Beginning with the line where "bpy.data.objects.remove(obj)" appears, retype every remaining line of the data below, both the first and last included.

Supplied information ->

-*-*-

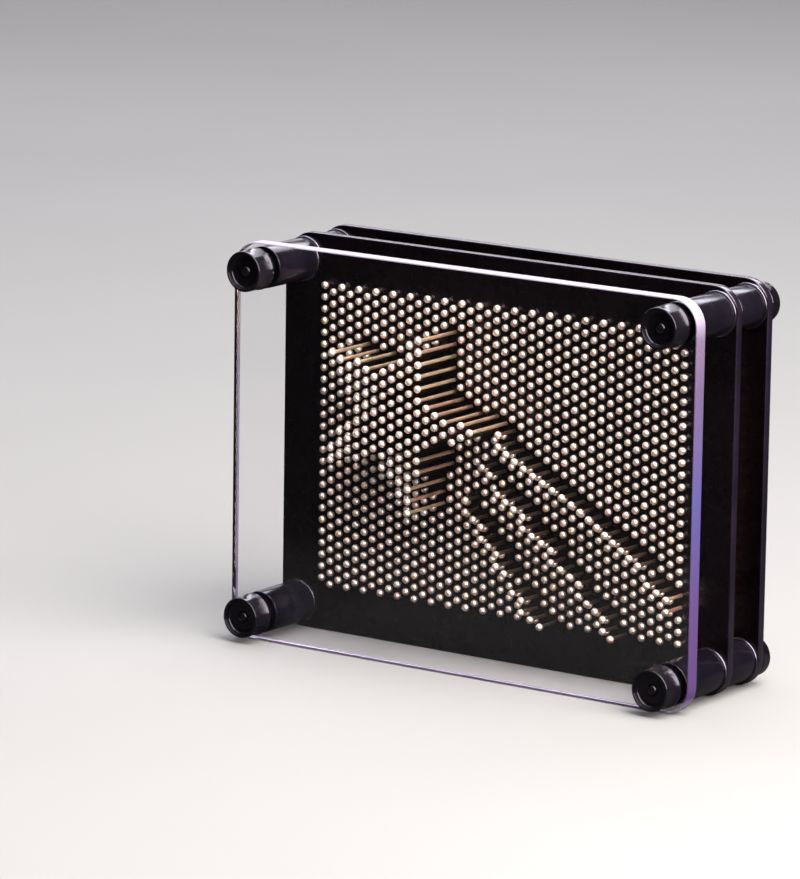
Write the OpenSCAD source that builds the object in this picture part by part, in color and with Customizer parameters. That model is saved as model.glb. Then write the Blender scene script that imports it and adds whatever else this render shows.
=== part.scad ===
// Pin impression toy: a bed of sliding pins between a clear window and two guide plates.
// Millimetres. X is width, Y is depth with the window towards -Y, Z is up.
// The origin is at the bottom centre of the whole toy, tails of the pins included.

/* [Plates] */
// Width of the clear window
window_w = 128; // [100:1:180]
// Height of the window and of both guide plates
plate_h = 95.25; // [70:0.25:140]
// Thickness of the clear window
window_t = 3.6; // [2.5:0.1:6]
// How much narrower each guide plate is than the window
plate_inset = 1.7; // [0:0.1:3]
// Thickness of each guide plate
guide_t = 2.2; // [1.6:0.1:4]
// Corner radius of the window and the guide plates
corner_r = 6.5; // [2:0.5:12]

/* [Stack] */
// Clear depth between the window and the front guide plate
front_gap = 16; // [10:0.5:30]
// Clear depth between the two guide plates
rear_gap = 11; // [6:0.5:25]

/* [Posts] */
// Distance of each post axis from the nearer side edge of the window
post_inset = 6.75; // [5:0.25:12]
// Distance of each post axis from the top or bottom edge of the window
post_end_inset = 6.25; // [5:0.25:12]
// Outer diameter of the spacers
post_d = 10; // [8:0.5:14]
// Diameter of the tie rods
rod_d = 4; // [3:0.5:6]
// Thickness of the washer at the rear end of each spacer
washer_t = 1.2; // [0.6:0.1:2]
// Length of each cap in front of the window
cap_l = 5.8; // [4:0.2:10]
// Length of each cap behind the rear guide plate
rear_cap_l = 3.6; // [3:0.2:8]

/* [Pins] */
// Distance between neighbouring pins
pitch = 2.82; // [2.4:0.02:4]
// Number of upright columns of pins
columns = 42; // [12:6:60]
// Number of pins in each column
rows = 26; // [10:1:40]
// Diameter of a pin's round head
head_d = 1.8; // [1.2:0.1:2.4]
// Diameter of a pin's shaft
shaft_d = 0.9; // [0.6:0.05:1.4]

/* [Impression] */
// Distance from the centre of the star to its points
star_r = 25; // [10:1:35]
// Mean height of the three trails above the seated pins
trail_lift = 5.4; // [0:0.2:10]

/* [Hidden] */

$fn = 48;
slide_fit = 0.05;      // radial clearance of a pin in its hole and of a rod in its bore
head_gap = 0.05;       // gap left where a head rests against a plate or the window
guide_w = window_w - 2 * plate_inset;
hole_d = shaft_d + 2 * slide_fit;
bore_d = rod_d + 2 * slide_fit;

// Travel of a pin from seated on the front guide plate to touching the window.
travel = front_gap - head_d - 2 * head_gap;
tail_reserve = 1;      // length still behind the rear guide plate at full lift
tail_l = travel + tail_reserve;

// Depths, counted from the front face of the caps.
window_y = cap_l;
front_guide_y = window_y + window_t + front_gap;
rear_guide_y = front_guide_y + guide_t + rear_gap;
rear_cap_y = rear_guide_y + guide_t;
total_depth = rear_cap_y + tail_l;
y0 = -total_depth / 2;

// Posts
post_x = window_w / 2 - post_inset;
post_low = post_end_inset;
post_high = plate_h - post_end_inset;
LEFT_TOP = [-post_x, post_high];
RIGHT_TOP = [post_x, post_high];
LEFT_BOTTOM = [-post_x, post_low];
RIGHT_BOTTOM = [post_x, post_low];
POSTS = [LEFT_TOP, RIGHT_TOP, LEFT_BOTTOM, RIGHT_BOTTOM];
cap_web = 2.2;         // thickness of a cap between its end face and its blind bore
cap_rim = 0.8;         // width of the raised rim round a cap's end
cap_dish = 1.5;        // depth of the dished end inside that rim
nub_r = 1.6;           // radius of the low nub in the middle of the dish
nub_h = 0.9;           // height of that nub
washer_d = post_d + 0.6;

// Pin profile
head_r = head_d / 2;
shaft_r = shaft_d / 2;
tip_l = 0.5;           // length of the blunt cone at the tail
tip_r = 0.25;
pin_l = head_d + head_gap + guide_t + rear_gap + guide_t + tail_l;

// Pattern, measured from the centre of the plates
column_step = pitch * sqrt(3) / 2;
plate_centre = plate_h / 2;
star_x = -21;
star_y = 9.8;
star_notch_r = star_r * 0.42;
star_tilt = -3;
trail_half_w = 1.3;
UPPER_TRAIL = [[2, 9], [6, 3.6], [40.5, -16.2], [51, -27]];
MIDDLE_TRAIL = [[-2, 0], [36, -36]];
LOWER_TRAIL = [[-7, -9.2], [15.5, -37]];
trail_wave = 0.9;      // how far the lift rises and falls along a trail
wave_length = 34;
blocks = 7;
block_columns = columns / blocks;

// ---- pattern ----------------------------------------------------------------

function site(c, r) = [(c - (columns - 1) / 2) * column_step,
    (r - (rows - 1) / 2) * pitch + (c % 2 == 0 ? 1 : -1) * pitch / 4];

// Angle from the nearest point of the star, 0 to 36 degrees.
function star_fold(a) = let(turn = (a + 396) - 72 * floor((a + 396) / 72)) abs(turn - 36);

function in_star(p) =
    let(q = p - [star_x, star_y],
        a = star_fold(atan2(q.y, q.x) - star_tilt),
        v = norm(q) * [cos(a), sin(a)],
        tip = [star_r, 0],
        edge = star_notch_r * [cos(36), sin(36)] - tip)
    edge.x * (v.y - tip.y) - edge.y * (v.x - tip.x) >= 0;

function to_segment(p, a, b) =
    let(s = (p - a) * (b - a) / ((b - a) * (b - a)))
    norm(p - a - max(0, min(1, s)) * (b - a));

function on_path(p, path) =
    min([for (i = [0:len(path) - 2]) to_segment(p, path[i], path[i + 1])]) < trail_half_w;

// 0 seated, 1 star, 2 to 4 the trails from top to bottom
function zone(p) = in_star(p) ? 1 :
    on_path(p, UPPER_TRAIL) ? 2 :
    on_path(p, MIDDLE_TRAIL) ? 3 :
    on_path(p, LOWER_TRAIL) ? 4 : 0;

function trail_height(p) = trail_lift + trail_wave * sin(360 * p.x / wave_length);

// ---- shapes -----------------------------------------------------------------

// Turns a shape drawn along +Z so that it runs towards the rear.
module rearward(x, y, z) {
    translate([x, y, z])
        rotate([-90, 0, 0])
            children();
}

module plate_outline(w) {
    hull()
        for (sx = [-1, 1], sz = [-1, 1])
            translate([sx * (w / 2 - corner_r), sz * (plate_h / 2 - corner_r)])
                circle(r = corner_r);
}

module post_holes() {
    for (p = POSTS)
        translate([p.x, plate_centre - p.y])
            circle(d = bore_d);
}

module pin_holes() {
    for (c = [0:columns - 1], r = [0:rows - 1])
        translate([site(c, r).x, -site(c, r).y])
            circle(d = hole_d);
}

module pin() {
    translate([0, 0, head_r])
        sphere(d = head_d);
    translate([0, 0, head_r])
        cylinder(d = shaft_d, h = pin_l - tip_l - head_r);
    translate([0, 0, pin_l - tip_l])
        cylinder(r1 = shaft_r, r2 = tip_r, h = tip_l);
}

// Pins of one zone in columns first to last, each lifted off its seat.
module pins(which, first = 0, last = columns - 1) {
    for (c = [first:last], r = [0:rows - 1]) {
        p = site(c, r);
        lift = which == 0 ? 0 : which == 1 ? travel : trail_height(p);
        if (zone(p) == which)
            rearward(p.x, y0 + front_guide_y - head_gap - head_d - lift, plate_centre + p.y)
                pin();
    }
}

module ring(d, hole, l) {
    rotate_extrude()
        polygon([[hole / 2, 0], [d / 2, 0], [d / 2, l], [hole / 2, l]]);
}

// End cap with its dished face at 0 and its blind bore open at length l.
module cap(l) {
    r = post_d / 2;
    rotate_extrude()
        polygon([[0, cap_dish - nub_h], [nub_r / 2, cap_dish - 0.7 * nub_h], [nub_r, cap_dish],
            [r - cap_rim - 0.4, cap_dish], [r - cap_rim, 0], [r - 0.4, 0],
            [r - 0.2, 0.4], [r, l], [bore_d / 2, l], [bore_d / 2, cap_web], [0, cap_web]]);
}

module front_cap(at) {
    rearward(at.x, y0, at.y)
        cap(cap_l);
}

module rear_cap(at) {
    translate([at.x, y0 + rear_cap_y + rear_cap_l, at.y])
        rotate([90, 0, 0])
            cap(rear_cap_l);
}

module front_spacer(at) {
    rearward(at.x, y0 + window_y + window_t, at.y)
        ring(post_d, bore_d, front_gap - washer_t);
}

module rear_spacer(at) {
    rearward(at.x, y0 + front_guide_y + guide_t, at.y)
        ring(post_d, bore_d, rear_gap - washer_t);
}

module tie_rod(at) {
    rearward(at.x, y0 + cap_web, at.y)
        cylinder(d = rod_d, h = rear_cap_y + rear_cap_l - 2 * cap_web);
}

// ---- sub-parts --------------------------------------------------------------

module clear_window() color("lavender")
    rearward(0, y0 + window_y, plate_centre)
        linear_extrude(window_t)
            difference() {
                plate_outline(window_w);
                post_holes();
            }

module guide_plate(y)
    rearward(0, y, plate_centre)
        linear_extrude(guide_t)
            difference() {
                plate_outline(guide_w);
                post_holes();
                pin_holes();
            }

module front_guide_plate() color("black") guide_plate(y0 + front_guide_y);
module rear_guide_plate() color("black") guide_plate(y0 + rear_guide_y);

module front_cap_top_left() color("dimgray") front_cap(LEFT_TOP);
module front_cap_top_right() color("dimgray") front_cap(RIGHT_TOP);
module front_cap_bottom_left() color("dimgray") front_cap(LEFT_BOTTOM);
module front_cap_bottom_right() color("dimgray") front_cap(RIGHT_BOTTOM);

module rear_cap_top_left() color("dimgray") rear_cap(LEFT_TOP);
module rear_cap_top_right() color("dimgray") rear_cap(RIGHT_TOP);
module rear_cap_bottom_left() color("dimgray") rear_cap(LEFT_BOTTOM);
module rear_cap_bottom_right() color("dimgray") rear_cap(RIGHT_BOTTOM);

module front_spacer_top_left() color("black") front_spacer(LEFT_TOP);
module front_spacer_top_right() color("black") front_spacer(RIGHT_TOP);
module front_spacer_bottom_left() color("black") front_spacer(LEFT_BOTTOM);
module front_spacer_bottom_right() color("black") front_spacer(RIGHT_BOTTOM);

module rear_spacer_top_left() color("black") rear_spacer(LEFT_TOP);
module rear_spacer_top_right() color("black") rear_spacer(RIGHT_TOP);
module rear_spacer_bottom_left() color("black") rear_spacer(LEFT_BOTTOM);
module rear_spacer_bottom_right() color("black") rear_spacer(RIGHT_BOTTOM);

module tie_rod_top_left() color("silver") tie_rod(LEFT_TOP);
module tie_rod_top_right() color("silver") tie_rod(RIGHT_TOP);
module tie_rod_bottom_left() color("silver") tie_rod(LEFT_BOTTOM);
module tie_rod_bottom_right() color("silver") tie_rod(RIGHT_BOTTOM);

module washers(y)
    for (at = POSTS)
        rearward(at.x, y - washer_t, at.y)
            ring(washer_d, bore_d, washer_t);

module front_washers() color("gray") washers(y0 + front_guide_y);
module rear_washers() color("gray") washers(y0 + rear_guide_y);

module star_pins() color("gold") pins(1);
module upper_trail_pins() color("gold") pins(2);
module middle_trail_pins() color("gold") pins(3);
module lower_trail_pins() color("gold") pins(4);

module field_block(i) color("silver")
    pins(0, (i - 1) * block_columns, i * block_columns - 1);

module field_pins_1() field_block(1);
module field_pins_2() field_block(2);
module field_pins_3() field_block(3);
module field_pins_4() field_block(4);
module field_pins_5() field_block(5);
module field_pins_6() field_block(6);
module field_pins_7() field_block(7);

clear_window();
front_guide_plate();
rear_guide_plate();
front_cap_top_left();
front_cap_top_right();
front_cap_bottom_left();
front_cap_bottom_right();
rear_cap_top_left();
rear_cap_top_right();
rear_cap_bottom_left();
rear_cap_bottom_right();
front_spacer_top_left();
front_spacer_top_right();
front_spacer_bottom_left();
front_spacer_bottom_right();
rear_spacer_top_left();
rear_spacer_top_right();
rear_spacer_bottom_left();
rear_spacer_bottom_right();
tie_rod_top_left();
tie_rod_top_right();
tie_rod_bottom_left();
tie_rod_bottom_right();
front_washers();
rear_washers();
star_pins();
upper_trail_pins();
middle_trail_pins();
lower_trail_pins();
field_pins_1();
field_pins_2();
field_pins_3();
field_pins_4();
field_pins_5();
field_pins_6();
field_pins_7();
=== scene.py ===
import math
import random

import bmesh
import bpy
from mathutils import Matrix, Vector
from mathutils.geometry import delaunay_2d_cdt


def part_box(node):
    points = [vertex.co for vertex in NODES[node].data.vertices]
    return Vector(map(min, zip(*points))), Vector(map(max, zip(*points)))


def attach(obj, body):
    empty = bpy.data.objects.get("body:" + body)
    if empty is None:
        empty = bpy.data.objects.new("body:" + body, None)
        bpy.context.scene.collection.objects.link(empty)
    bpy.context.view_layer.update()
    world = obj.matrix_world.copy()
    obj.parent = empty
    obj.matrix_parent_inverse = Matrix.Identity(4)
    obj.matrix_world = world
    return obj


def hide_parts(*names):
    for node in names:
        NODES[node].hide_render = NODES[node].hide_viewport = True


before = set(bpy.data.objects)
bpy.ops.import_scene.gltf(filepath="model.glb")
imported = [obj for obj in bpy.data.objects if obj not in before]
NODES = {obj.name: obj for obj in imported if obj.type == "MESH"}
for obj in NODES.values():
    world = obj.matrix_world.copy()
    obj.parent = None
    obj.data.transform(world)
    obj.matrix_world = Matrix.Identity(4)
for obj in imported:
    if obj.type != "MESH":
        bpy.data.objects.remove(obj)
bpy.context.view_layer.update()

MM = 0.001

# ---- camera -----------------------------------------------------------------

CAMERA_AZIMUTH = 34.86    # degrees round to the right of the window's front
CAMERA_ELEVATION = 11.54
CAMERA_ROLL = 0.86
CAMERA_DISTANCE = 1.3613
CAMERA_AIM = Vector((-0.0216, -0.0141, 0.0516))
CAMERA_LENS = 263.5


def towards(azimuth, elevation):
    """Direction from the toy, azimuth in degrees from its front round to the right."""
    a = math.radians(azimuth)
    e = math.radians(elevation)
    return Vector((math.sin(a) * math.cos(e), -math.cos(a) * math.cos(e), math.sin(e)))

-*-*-

Exercise answer ->
        bpy.data.objects.remove(obj)
bpy.context.view_layer.update()

MM = 0.001

# ---- camera -----------------------------------------------------------------

CAMERA_AZIMUTH = 34.86    # degrees round to the right of the window's front
CAMERA_ELEVATION = 11.54
CAMERA_ROLL = 0.86
CAMERA_DISTANCE = 1.3613
CAMERA_AIM = Vector((-0.0216, -0.0141, 0.0516))
CAMERA_LENS = 263.5


def towards(azimuth, elevation):
    """Direction from the toy, azimuth in degrees from its front round to the right."""
    a = math.radians(azimuth)
    e = math.radians(elevation)
    return Vector((math.sin(a) * math.cos(e), -math.cos(a) * math.cos(e), math.sin(e)))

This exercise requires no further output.